A little while ago I mentioned this cake, and this one which I made in response. My good friend made a beautiful-looking pear and dark chocolate version, although much like me she struggled with unripe fruit and getting the curd to set. I was sorry I didn't get to taste it, as it has really inspired my second try.
This is an expensive confection as it involves buying hazelnuts (peeled nuts are a luxury in this country for shame) and a bottle of decent sweet wine. Thankfully fruit and chocolate are both cheap! It is also a multi-stage bastard. As I have said, usually I avoid multi-stage anything like the plague, being of the 'screw it we'll have stew' school of culinary excellence, but for one's birthday as a known baker one has to go the extra mile.
One benefit of these sorts of cakes is that almost any of the stages stands alone. The praline is a great peanut brittle substitute, the cake is obviously pleasant, the poached pears are a great pudding in and of themselves and the ganache could be used to make truffles. If you've been paying attention, you'll realise that I made all of these things one at a time over the past few days, to avoid a nine-hour baking binge on the night of the party.
For shopping lists: Total chocolate used overall 500g, total cream used overall 300ml, total hazelnuts 400g
Spiced Pear and Chocolate Cake with Indulgent Pears and Hazelnut Praline
Hazelnut Praline, one batch - three decorative pieces, the rest powdered
Chocolate Ganache, one batch
Pears Poached in Sweet Wine, - 4 pears' worth including three pear fans to decorate
100g hazelnuts, to decorate
Spiced Pear And Chocolate Cakes
You Will Need: scales, 2 tins, greaseproof paper, wooden spoon, large bowl, chopping board and knife, (small grater),potato peeler, teaspoon, whisk, 2 medium bowls, cup, small saucepan, cooling rack
100g chocolate
200g butter
200g sugar
5 eggs
2 small pears
1/2tsp nutmeg, or 1/2 a nutmeg grated
1/2tsp cinnamon
100g hazelnuts
200g self-raising flour
1) Preheat the oven to 180degC. Line and grease your tins.
2) Peel, core and chop the pears into small pieces.
3) Separate your eggs, with the whites going into one medium bowl and the yolks a cup. Cut the butter into small pieces, and break up the chocolate. Set the second medium bowl over a pan of boiling water, and melt the chocolate, sugar and butter together. When the mixture is all mixed with no lumps, transfer to the large bowl and whisk in the egg yolks gradually.
4) Grind the hazelnuts, and mix with the flour and spices on the scales. Wash the whisk; whisk the egg whites to soft-peak stage; fold spoonfuls into the mixture alternately with flour, whisking the whites back up to peaks again between spoonfuls.

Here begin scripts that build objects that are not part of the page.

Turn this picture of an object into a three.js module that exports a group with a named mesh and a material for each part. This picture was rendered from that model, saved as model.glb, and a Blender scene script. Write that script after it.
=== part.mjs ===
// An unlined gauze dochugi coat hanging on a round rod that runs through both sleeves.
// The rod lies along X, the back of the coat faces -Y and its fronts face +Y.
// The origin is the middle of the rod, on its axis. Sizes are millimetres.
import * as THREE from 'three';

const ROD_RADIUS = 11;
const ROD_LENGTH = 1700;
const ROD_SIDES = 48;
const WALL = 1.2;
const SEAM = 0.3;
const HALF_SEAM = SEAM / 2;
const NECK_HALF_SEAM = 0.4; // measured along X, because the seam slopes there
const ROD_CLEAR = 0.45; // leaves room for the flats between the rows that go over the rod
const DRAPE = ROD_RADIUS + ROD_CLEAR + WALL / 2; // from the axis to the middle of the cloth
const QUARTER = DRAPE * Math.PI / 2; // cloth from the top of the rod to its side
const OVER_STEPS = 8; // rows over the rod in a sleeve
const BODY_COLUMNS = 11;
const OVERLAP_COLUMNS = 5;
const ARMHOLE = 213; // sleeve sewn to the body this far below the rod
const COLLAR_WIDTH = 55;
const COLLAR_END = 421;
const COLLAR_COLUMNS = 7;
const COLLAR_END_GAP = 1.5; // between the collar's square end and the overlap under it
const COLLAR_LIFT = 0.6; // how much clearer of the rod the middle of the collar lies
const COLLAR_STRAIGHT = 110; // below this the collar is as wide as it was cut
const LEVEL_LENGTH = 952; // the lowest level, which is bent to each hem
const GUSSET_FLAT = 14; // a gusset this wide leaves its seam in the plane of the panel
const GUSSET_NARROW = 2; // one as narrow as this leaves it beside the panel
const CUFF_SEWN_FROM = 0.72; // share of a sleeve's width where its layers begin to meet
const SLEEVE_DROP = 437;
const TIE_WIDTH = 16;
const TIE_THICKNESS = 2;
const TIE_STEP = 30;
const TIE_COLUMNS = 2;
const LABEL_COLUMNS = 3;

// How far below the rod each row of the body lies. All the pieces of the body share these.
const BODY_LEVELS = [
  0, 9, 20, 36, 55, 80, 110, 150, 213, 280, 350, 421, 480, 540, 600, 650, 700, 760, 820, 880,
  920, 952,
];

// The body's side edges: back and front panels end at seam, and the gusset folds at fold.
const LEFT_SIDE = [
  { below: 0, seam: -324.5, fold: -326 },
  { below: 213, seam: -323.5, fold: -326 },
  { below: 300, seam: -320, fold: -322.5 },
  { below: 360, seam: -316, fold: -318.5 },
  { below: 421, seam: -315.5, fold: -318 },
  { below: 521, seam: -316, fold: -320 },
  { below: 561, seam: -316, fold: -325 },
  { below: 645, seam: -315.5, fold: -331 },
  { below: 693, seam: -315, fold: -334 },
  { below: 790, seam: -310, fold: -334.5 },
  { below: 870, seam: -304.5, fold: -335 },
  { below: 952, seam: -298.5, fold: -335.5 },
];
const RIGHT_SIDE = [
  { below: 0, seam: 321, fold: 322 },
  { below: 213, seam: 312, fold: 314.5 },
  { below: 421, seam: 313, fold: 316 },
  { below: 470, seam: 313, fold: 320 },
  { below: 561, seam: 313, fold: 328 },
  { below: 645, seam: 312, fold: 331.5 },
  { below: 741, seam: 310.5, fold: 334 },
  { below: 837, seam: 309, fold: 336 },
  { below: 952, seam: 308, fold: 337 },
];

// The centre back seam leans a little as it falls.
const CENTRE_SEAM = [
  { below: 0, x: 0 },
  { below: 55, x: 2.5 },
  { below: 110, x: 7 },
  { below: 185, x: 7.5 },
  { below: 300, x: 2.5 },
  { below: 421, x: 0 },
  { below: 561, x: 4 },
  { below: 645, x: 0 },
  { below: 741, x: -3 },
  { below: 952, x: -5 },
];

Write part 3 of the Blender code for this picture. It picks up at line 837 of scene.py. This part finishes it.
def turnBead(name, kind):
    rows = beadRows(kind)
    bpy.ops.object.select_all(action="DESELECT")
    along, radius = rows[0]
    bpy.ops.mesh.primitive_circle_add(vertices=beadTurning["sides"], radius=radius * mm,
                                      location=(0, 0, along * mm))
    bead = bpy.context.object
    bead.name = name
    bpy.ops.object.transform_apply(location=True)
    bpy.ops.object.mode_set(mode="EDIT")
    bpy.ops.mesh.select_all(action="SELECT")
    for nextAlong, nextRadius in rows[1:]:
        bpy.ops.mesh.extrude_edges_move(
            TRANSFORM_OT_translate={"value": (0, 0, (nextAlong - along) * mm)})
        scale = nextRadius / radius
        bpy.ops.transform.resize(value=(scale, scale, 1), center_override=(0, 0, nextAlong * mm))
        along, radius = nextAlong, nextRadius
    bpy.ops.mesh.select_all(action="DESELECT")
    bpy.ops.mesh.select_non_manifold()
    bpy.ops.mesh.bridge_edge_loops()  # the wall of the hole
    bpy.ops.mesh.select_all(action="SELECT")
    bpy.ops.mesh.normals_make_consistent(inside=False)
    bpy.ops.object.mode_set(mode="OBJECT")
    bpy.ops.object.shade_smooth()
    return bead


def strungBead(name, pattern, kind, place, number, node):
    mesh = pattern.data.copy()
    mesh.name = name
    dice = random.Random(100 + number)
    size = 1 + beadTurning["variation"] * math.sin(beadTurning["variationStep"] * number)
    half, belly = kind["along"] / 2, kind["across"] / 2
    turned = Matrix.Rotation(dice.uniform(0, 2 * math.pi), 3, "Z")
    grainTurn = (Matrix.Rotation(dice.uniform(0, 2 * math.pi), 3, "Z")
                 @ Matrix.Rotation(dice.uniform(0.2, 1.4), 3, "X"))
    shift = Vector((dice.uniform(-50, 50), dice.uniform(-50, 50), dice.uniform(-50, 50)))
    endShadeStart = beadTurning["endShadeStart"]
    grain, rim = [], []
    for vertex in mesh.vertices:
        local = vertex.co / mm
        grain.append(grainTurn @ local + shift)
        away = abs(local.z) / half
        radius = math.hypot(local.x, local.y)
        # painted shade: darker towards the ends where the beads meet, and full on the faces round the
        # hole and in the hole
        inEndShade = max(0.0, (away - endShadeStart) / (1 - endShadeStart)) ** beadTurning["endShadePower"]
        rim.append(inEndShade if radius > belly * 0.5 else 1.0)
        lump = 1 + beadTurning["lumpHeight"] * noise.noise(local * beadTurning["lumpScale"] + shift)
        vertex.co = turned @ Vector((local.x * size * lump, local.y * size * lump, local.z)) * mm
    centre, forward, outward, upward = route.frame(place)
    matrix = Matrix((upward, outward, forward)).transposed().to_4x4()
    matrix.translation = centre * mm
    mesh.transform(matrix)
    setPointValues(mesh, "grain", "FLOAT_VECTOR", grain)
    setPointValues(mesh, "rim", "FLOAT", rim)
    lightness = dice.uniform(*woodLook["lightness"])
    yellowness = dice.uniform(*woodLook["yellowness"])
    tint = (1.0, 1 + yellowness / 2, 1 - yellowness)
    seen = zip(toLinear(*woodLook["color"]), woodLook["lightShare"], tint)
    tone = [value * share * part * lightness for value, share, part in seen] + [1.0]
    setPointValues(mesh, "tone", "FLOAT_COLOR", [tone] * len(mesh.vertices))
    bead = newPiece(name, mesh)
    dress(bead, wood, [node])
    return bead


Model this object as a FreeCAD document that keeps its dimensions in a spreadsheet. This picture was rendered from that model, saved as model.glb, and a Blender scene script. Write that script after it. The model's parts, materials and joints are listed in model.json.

5) Pour equally into the tins and bake 30-35 minutes, until risen and clean-skewer.
6) Allow the cakes to cool in the tins for 10 minutes. Remove from the tins and allow to cool on a rack.
Assembly
You Will Need: Serving dish, breadboard, breadknife, spoon, medium bowl, small bowl, small saucepan, teaspoons, dinner knife
200ml thick cream
200g dark chocolate
1) Allow your ganache to come back to room temperature so that you can work with it.
2) Cut your cakes. Very gently turn out the first cake onto the serving dish. Now cut it in two carefully, and shuffle the top half onto the breadboard.
3) Spread a thick ring of ganache all the way around the edge of the cake on the serving dish, using your teaspoons and dinnerknife to manipulate it.
4) Mix the hazelnut praline powder powder gently with the thick cream only until mixed. Spoon a round of this mixture inside the ganache ring. Top with the next round of cake.
5) Turn out the second cake onto the breadboard and cut it in two.
5) For the central filling layer, arrange the poached pear slices in an overlapping layer. Top with a third round of cake.
6) Use the remaining ganache and hazelnut cream to fill the third round, as before. Top with the final cake.
7) Melt the last chocolate in the small bowl over the small pan. Pour this melted chocolate all over the cake, first spreading a layer to catch all the crumbs, then allowing it to dribble over the sides organically. Allow to cool slightly. Fan out the poached pear halves in a trio; wedge the chunks of praline in between the pears. Place hazelnuts evenly around the edge to mark portion sizes.
Fin! Serve to no fewer than a dozen people at once!